An Indian-origin entrepreneur based in the United Kingdom has revealed that he earns $200 (around Rs 18,000) per hour by working part-time to train artificial intelligence (AI) models, all while managing multiple professional roles.
For Utkarsh Amitabh, the part-time AI training job is just another task in his busy schedule. He is also an author, university lecturer and a PhD student at Oxford University's Saïd Business School. Amitabh is also the founder and CEO of Network Capital, a global mentorship and careers platform.
Speaking to CNBC’s Make It, the 34-year-old entrepreneur said that he was balancing his professional duties with a newborn at home in January, when he was approached by data labelling startup micro1 to join its network of human experts that support companies in training artificial intelligence models.
Amitabh said that the job felt like a perfect fit with his background in “business strategy, financial modelling and tech”. He agreed to the role, admitting that “intellectual curiosity drew me in," the CNBC report added.
The part-time, freelance opportunity with micro1 was also flexible. Amitabh works roughly 3.5 hours every night, normally after his one-year-old daughter goes to sleep.
“This didn’t seem like an add-on, but something that I could use to further my interests in a limited number of hours a week,” Amitabh told CNBC.

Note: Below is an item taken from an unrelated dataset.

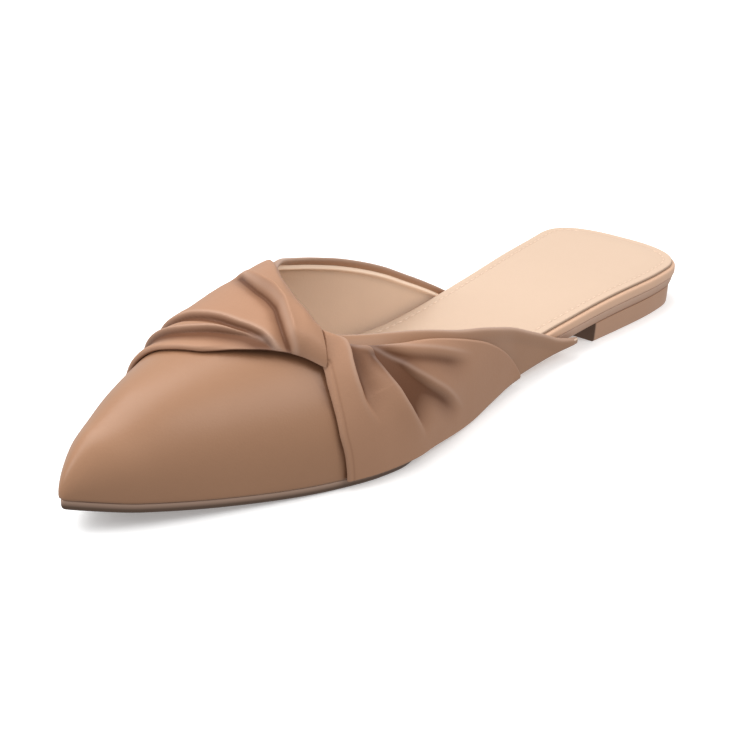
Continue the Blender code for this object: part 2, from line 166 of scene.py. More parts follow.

The 34-year-old now earns $200 per hour for his work with micro1. A company spokesman told the outlet that Amitabh has earned almost $3,00,000 (Rs 2.69 crore) for his work since January. The amount also includes project completion bonuses.
For Amitabh, “money was less of a motivator” compared to the role’s overlap with his personal and professional interests. He added that he believed the compensation was “respectable” for work that needs significant expertise.
The entrepreneur has an undergraduate degree in mechanical engineering and a master’s degree in moral philosophy from Oxford University. He has spent over six years in business development for Microsoft, focusing on cloud computing and AI partnerships.
Amitabh has also written a book on “the side-hustle revolution” as well as a master’s thesis on how AI will impact the nature of achievement. He admitted that one needs to have “immense attention to detail” and often “look out for mistakes” that a human or a machine might make while training AI models.
He conceded that the job is “intellectually quite demanding,” since the models are constantly learning and improving, which means experts like Amitabh have to increase their own knowledge base and creative thinking skills.
The 34-year-old considers himself to be somewhere between “a techno-optimist and a techno-realist,” as far as the impact of artificial intelligence on jobs is concerned.
An analysis shared by the World Economic Forum in January forecasts that AI will be a disruptive, but beneficial, force on the global labour market that will lead to nearly 78 million net job gains by 2030.
“It’s also possible that this AI fear collectively empowers us to learn better, upskill ourselves and frame questions differently about ourselves,” Amitabh said, adding, “So I’m not concerned about the (idea of) AI Doom entirely, because I think it does far more good than bad.”